Late 19th – early 20th century. Gilded Silver, cornalian eye-shaped beads. Cm. 12,0 high x cm. 48,0 width (4.72″ x 18,9″). Gr. 273,3 (9.64 oz.).
The Turkmen were pastoral nomads who lived in encampments, raised livestock, bred horses. In order to ensure year-round green pastures for their animals, the tribes moved two or three times a year. While not merchants themselves, the Turkmen were in constant contact with urban populations, and were often involved with providing transport and security for long-distance caravan trade.

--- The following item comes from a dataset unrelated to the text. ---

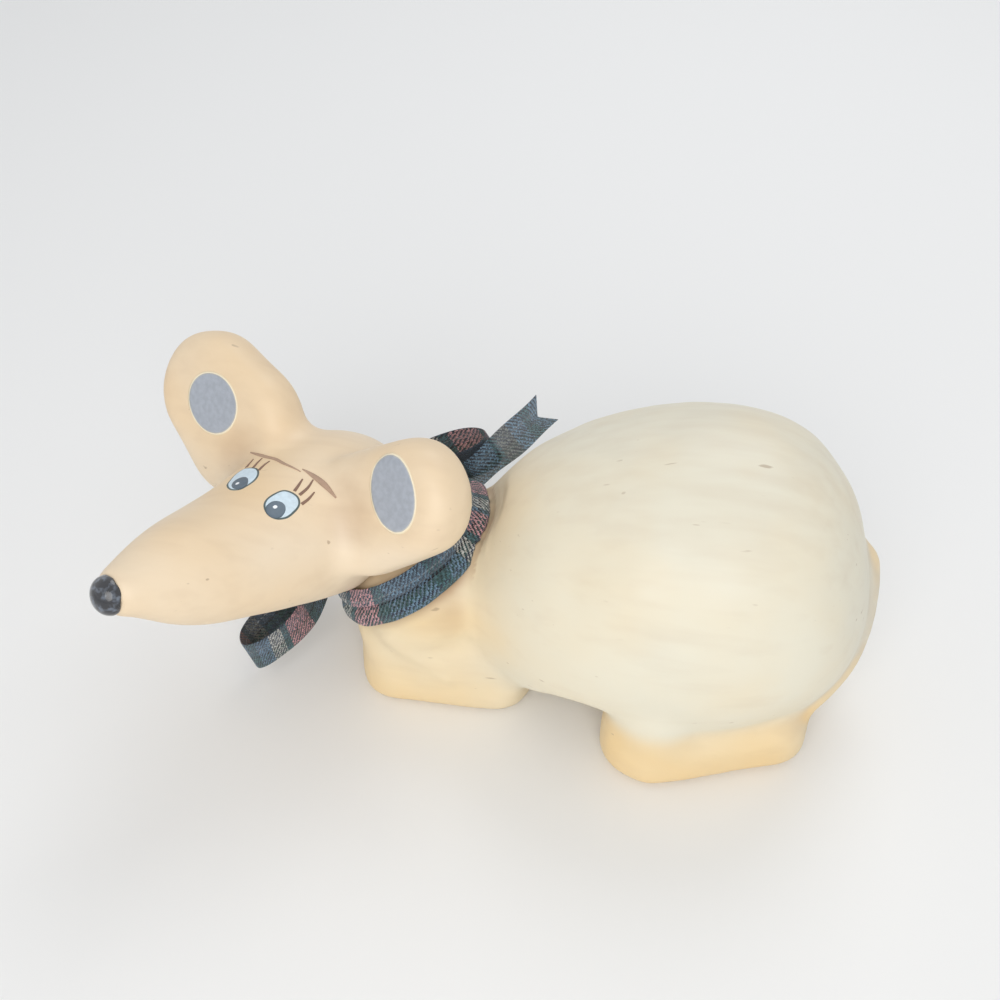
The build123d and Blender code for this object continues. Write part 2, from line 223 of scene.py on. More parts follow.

Although nominally Sunni Muslim, the Turkmen kept many of their pre-Islamic customs and beliefs, which were often embodied in the jewelry they made and wore. Turkmen silver jewelry carried deep symbolic meanings and often marked an individual’s passage from one stage of life to another. From a very early age, a woman started wearing jewelry whose shapes and materials were believed to ensure her ability to bear healthy children later in life. The amount of embellishments a girl wore increased as she approached marriageable age. Once she had had her first children, and her fertility had been established, the amount of jewelry she received and wore decreased. In addition, silver jewelry believed to ward off evil and illness was worn by men, women, and especially by children.
Jewelry was a significant financial investment, as it was handcrafted from precious materials. There were cases when, in times of dire need, a woman would part with her jewelry in order to help the survival of the tribe. Significant in size and weight, Turkmen jewelry objects were made of silver, decorated with semi-precious stones, and sometimes gilded for an added color effect and value.